The Ministry of Social Solidarity announced on Tuesday the 32 ideal mothers, including a mother with disability and a mother of a son with special needs from across Egypt.
Minister of Social Solidarity Nevine El-Kabbaj said during the ceremony that the winning mothers were selected from 762 mothers who participated in the contest. A total 404 mothers met the competition’s criteria.
El-Kabbaj explained that the 2020 criteria stipulate that mother should consolidate human values among her family and promote the value of family. She also should maintain the cohesion and interdependence of her family. The ideal mother has to keep balance between her responsibilities, promote positive values to her children, and take good care of them.

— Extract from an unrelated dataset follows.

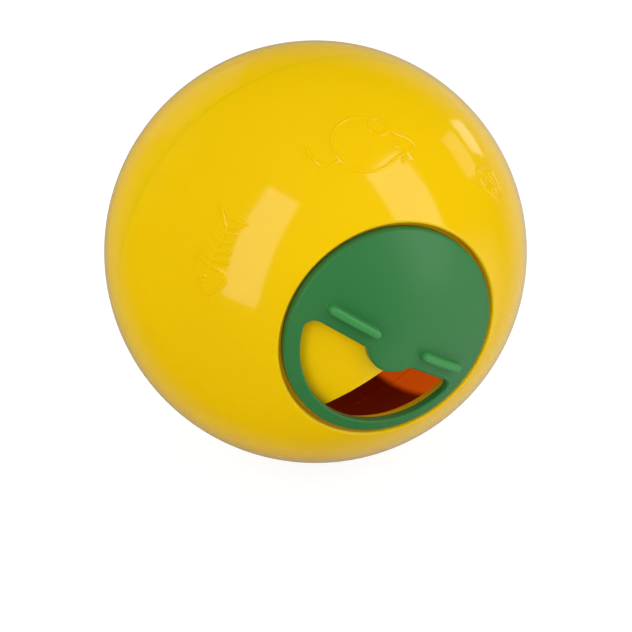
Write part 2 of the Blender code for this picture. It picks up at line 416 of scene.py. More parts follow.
def bead(name, points, rounded):
    """A bead along a stroke, whose points are in millimetres to the right and upward."""
    stroke = draw_line(name, [(up * MM, -right * MM, 0.0) for right, up in points])
    if not rounded:
        open_edit(stroke)
        bpy.ops.mesh.subdivide(number_cuts=STRAIGHT_CUTS)
        close_edit()
    lay_on_top(stroke, BEAD_SPHERE)
    pick(stroke)
    bpy.ops.object.convert(target="CURVE")
    if rounded:
        bpy.ops.object.mode_set(mode="EDIT")
        bpy.ops.curve.select_all(action="SELECT")
        bpy.ops.curve.spline_type_set(type="BEZIER")
        bpy.ops.curve.handle_type_set(type="AUTOMATIC")
        close_edit()
    stroke.data.resolution_u = BEAD_SMOOTHNESS
    stroke.data.bevel_depth = BEAD_RADIUS
    stroke.data.bevel_resolution = BEAD_SIDES
    stroke.data.use_fill_caps = True
    bpy.ops.object.convert(target="MESH")
    open_edit(stroke)
    bpy.ops.mesh.normals_make_consistent(inside=False)
    bpy.ops.mesh.quads_convert_to_tris()
    close_edit()
    return stroke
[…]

The ideal mother should be more than 50 years old as of December 2019. She has to be literate with no more than three children, with the exception of border provinces (Red Sea, Sinai, Matrouh, New Valley, and Aswan) where applicants should have no more than five children, and those children must be university graduates or students.
At the end of her speech, El-Kabbaj stressed that the ministry will not hold any activities that require gatherings in light of the government’s precautionary measures to curb the spread of the COVID-19.
Amina Rashed, Egypt’s first ideal mother
Daily News Egypt met the first Egyptian ideal mother in 2020 to tell us about her motherhood journey.
Amina Rashed, a 71-year-old widowed woman from Damietta, told Daily News Egypt that she used to work as a nurse before retirement.
“I used to work as a nurse at a hospital where I met my husband who was a doctor. We got married and got three children. We had a happy life until the turning point 32 years ago when my husband died suddenly due to a heart attack, leaving behind three daughters, the eldest was 6 years old and another 4 years old, while I was pregnant with my third daughter,” Rashed said.
She added that after her husband’s death, she faced a lot of obstacles, but she did not give up. She fought for her family and continued to work as a nurse to raise her children.
“I wanted my daughters to have a better life than mine, and thanks God they are now,” she said, trying to smile though tears were in her eyes.
“School leaving was not an option for my daughters, and I did not want to marry again,” she stressed.
Rashed’s eldest daughter got a Bachelor of Science, while the second and the third daughters both got a Bachelor of Engineering.
The eldest and youngest daughters got married, and the mother over years won many certificates of appreciation through her participation in the social work.
Talking about the competition, Rashed mentioned that her friends advised her to apply in the competition, expressing her happiness with this honoring and winning.
Rashed`s story is one of many others of Egyptian women who raised their children and devoted their lives for this goal. The Mother’s Day is a special occasion to honour all those women who could support their children despite all the obstacles they faced.
Egypt was the first country to celebrate Mother’s Day in the Arab world, with all Arab countries soon following suit.
The idea of the day was originated by sibling journalists Ali and Mostafa Amin, the founders of Akhbar Al-Youm newspaper, as the former received a letter from a mother complaining of ill-treatment from her children.
Another mother visited Mostafa Amin at the time in his office and told him about her story of becoming a widow, and subsequently devoting her life to her children by not remarrying. She became like a father and mother at the same time to her children, until they were graduated from university and got married. However, they currently only visit her occasionally, she complained.
This prompted Ali Amin to write, in his famous column ‘Fekra’ (Idea), an article suggesting a special day to celebrate mothers.
His idea gained popularity, and his column’s readers began suggesting dates to mark the occasion. Accordingly, 21 March was selected as a day to celebrate motherhood throughout the nation, as it signals the beginning of spring.
It was celebrated for the first time in Egypt in 1956, during the era of the late Egyptian President Gamal Abdel Nasser, and the Arab world later adopted the idea of celebrating Mother’s Day.